--- start of ENTRIES SUPPLIED ---

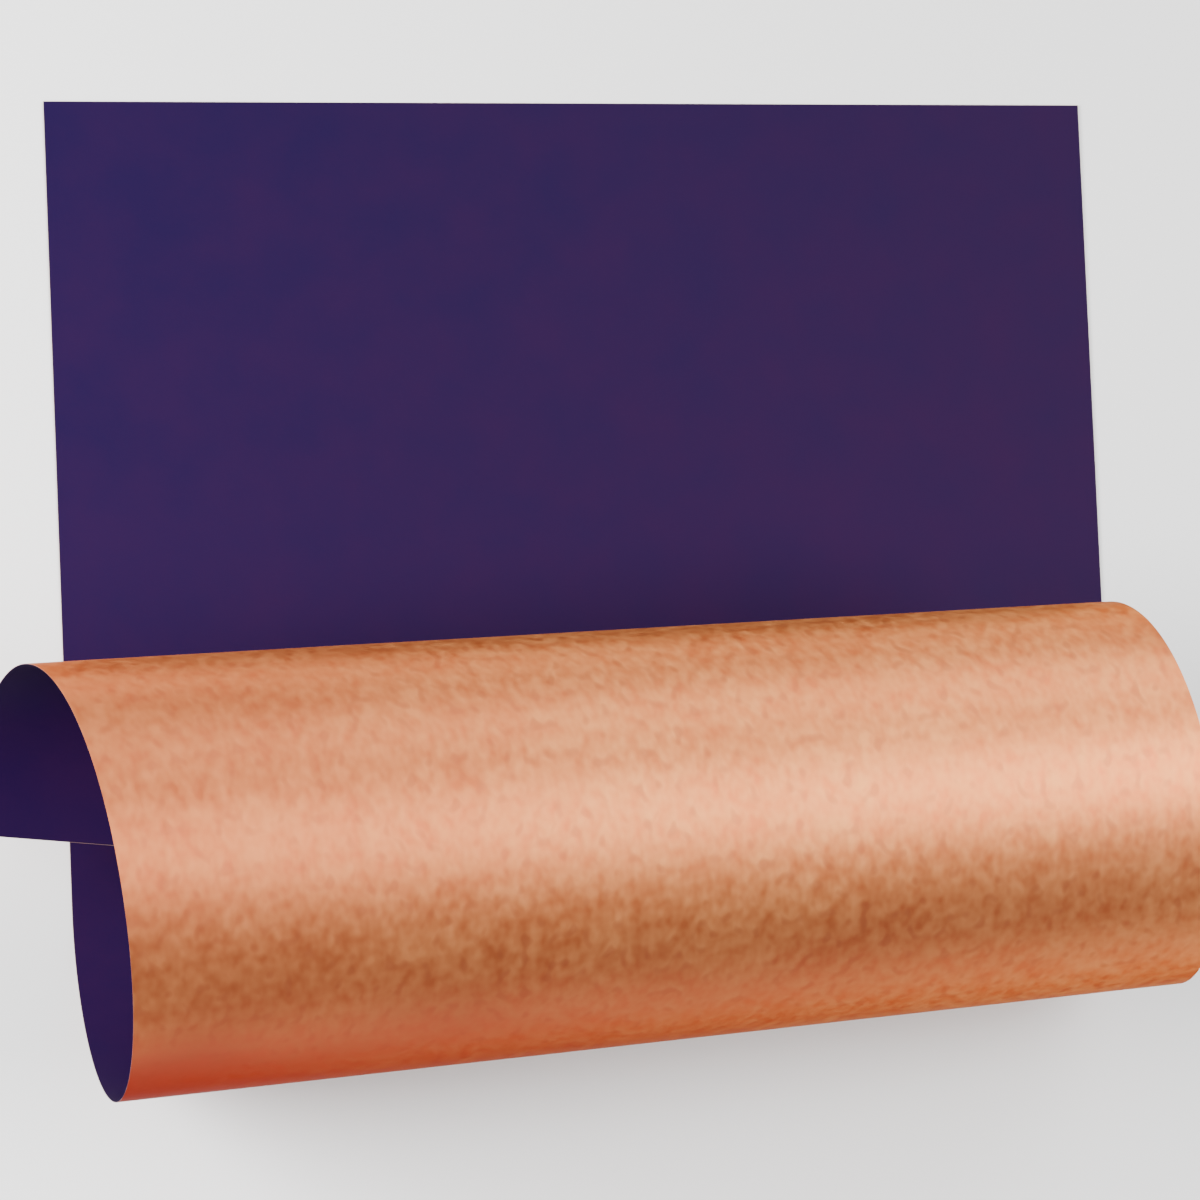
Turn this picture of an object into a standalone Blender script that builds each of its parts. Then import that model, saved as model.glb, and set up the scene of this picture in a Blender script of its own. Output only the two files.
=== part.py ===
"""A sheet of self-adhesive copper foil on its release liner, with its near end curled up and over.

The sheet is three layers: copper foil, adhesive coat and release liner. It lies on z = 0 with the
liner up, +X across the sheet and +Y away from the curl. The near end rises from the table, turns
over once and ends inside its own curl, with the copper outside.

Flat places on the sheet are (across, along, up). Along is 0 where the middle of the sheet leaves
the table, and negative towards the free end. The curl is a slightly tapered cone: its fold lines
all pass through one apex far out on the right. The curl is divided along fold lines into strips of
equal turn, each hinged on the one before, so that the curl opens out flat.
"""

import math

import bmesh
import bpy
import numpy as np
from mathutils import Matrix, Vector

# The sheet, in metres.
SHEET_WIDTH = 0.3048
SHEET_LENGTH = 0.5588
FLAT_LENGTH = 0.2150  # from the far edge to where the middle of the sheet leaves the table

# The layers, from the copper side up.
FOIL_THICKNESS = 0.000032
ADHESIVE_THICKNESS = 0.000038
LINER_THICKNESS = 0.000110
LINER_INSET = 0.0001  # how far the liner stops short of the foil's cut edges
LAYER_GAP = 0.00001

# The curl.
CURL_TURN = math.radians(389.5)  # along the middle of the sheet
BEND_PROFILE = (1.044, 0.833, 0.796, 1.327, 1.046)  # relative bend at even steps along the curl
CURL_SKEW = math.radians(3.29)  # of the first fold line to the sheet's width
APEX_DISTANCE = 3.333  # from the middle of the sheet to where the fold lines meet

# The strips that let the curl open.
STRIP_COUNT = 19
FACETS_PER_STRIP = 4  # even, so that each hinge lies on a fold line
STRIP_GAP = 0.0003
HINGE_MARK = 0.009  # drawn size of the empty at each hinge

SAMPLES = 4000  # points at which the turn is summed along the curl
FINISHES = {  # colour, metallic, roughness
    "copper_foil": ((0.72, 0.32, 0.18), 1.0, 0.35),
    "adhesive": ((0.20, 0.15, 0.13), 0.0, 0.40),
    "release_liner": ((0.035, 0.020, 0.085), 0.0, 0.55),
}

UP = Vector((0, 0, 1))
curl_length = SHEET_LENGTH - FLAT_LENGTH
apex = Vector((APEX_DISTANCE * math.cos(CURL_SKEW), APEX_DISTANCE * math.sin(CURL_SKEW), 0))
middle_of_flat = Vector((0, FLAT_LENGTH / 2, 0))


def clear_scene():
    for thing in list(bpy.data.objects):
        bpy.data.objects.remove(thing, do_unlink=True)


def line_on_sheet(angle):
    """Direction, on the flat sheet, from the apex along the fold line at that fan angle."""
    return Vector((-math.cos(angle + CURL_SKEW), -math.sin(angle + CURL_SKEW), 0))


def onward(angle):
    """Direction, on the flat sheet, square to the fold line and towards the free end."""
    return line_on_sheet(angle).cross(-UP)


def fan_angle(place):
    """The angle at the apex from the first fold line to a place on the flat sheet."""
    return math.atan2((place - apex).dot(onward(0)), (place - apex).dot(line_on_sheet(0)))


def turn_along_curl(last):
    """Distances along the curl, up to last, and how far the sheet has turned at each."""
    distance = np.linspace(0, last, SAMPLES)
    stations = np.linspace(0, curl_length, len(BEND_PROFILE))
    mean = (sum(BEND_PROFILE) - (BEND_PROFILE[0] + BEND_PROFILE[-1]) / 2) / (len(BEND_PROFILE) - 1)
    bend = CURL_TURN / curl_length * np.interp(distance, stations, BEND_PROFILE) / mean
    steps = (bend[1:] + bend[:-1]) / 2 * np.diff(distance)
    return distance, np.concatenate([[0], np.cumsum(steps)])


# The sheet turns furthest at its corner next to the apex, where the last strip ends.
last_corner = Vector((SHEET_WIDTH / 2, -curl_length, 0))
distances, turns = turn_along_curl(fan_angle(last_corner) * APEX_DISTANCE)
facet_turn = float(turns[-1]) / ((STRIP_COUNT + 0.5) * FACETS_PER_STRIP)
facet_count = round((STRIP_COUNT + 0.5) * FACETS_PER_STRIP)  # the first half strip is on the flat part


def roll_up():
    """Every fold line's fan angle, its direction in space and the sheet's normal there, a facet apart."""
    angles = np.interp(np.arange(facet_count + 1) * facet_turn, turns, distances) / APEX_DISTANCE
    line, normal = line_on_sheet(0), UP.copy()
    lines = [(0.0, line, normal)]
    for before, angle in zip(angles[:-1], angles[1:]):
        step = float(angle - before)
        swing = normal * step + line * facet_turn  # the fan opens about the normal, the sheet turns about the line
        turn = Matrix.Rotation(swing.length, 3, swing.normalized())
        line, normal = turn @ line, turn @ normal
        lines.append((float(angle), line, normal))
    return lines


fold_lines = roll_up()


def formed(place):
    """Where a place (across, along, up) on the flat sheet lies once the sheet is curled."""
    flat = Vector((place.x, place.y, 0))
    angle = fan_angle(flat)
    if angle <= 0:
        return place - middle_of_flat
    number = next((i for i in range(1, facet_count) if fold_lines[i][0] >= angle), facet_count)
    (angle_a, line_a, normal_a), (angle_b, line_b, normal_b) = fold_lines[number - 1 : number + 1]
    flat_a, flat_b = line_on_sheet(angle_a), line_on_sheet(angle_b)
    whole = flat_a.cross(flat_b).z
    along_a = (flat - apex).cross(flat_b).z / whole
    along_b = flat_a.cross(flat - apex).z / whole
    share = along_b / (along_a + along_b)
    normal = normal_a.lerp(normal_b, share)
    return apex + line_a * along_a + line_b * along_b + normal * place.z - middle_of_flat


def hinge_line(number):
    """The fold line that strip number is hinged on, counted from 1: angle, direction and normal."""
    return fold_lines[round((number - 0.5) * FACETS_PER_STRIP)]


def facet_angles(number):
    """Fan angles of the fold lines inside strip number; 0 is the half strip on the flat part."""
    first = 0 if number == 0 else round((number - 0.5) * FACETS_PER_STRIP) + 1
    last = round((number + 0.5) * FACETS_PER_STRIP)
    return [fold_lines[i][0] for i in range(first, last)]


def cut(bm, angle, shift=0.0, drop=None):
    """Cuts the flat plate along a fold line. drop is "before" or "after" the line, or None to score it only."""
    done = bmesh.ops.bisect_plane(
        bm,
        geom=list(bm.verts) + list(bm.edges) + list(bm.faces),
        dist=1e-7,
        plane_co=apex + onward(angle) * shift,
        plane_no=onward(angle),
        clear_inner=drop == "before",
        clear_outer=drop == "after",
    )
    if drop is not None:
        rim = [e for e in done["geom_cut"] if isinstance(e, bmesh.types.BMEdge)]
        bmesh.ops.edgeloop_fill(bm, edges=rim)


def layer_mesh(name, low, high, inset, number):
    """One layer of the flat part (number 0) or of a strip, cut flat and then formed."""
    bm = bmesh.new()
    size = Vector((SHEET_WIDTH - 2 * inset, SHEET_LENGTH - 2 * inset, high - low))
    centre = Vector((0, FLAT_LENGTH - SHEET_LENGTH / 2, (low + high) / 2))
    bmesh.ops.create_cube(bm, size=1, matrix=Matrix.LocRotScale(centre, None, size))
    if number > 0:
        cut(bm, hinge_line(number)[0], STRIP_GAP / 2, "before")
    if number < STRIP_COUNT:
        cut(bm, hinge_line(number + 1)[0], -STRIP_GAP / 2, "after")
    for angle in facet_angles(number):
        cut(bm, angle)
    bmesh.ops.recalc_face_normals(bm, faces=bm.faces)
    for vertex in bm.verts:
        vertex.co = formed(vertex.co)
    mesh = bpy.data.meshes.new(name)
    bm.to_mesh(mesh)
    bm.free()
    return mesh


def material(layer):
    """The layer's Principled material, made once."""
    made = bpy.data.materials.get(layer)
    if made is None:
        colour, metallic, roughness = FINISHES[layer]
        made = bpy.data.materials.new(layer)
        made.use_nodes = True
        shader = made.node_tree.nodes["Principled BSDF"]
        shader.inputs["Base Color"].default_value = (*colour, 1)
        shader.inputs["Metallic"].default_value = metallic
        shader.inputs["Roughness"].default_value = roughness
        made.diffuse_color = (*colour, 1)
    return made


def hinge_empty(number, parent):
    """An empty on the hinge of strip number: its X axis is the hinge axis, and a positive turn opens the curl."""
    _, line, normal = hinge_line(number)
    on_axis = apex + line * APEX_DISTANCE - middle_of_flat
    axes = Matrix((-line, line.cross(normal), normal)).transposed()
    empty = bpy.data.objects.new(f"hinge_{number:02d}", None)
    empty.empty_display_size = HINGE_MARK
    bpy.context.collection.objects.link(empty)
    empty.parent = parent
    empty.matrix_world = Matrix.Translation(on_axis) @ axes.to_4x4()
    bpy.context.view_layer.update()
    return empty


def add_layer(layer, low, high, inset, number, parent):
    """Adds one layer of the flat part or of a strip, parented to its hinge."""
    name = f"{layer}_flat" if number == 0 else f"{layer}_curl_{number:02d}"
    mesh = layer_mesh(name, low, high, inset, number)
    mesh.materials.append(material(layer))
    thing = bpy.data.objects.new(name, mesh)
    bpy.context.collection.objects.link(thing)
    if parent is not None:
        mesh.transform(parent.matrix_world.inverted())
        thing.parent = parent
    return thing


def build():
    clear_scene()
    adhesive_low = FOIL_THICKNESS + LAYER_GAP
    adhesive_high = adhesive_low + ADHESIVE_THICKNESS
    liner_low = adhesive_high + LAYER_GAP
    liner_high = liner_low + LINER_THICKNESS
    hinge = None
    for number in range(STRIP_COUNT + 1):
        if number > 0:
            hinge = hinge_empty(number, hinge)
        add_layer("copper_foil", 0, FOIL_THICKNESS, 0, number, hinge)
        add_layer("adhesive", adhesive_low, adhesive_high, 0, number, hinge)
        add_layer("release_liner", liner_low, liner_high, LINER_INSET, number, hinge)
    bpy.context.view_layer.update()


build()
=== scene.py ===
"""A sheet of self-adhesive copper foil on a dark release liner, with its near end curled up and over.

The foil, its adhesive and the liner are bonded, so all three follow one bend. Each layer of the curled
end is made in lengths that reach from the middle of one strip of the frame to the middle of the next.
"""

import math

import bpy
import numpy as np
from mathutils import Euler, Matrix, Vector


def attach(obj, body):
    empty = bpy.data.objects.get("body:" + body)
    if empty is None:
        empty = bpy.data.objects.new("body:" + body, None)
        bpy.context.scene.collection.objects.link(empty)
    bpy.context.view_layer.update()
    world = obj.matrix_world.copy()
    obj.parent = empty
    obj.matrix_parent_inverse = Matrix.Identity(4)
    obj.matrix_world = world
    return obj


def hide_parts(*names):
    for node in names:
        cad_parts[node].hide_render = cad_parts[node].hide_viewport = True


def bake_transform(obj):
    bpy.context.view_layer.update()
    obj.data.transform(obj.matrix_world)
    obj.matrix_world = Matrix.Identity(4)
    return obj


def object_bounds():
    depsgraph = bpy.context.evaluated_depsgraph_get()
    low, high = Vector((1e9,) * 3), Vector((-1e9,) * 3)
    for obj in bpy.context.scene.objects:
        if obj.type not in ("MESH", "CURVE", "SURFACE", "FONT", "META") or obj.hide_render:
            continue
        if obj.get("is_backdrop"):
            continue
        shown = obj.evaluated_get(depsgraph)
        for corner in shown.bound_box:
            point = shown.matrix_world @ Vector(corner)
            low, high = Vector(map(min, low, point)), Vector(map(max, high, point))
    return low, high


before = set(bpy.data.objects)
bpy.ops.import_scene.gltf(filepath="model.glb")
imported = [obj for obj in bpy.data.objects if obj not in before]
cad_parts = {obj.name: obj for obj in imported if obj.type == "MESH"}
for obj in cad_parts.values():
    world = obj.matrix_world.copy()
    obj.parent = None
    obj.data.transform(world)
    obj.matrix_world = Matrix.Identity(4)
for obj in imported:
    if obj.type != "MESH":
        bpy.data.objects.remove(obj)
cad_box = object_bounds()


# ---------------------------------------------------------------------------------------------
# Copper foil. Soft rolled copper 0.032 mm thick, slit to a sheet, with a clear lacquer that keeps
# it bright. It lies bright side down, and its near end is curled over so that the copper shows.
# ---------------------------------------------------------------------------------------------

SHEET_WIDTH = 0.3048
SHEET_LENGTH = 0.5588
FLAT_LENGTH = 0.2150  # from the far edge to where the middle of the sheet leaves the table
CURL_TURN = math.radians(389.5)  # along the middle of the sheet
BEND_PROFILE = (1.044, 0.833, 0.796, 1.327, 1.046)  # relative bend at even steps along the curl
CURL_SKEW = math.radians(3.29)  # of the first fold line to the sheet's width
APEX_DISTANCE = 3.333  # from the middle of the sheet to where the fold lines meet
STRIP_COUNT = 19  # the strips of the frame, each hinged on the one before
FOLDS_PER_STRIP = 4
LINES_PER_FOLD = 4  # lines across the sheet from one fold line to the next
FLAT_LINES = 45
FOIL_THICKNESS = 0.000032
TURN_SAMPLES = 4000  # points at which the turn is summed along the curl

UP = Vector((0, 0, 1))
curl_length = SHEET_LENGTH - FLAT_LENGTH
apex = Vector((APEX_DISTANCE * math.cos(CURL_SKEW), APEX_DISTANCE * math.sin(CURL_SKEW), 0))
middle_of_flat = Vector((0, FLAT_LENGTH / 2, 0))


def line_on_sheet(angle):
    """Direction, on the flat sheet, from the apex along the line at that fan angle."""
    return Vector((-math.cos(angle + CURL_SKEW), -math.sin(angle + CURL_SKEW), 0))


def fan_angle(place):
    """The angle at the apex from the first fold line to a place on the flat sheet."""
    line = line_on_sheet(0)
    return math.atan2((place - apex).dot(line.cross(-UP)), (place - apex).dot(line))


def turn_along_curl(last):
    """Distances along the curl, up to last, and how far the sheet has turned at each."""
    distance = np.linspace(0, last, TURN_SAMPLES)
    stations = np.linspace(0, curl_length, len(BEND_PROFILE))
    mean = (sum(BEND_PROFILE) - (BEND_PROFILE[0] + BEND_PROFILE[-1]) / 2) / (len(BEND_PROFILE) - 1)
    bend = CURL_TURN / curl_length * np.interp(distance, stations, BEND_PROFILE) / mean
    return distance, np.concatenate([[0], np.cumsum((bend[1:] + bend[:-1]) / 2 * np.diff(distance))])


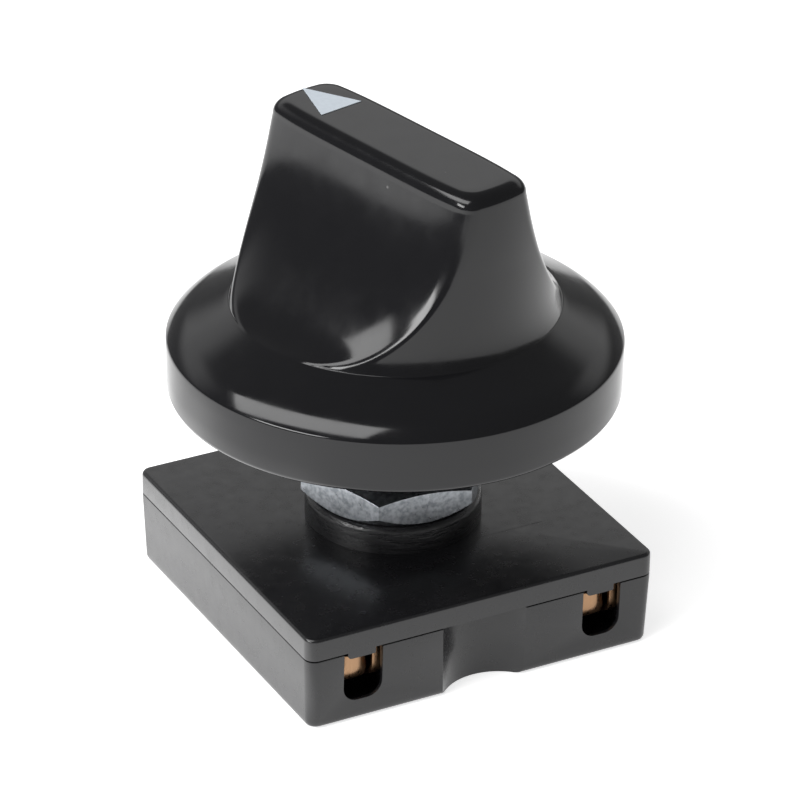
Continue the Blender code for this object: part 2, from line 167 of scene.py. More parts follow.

--- end of ENTRIES SUPPLIED ---

▶ _TASK DIRECTIONS_: Quote the data above from the line containing "empty.matrix_world = Matrix.Translation(on_axis)" to the line containing "for node in", inclusive, and stop.

▶ _THE ANSWER_:
    empty.matrix_world = Matrix.Translation(on_axis) @ axes.to_4x4()
    bpy.context.view_layer.update()
    return empty


def add_layer(layer, low, high, inset, number, parent):
    """Adds one layer of the flat part or of a strip, parented to its hinge."""
    name = f"{layer}_flat" if number == 0 else f"{layer}_curl_{number:02d}"
    mesh = layer_mesh(name, low, high, inset, number)
    mesh.materials.append(material(layer))
    thing = bpy.data.objects.new(name, mesh)
    bpy.context.collection.objects.link(thing)
    if parent is not None:
        mesh.transform(parent.matrix_world.inverted())
        thing.parent = parent
    return thing


def build():
    clear_scene()
    adhesive_low = FOIL_THICKNESS + LAYER_GAP
    adhesive_high = adhesive_low + ADHESIVE_THICKNESS
    liner_low = adhesive_high + LAYER_GAP
    liner_high = liner_low + LINER_THICKNESS
    hinge = None
    for number in range(STRIP_COUNT + 1):
        if number > 0:
            hinge = hinge_empty(number, hinge)
        add_layer("copper_foil", 0, FOIL_THICKNESS, 0, number, hinge)
        add_layer("adhesive", adhesive_low, adhesive_high, 0, number, hinge)
        add_layer("release_liner", liner_low, liner_high, LINER_INSET, number, hinge)
    bpy.context.view_layer.update()


build()
=== scene.py ===
"""A sheet of self-adhesive copper foil on a dark release liner, with its near end curled up and over.

The foil, its adhesive and the liner are bonded, so all three follow one bend. Each layer of the curled
end is made in lengths that reach from the middle of one strip of the frame to the middle of the next.
"""

import math

import bpy
import numpy as np
from mathutils import Euler, Matrix, Vector


def attach(obj, body):
    empty = bpy.data.objects.get("body:" + body)
    if empty is None:
        empty = bpy.data.objects.new("body:" + body, None)
        bpy.context.scene.collection.objects.link(empty)
    bpy.context.view_layer.update()
    world = obj.matrix_world.copy()
    obj.parent = empty
    obj.matrix_parent_inverse = Matrix.Identity(4)
    obj.matrix_world = world
    return obj


def hide_parts(*names):
    for node in names:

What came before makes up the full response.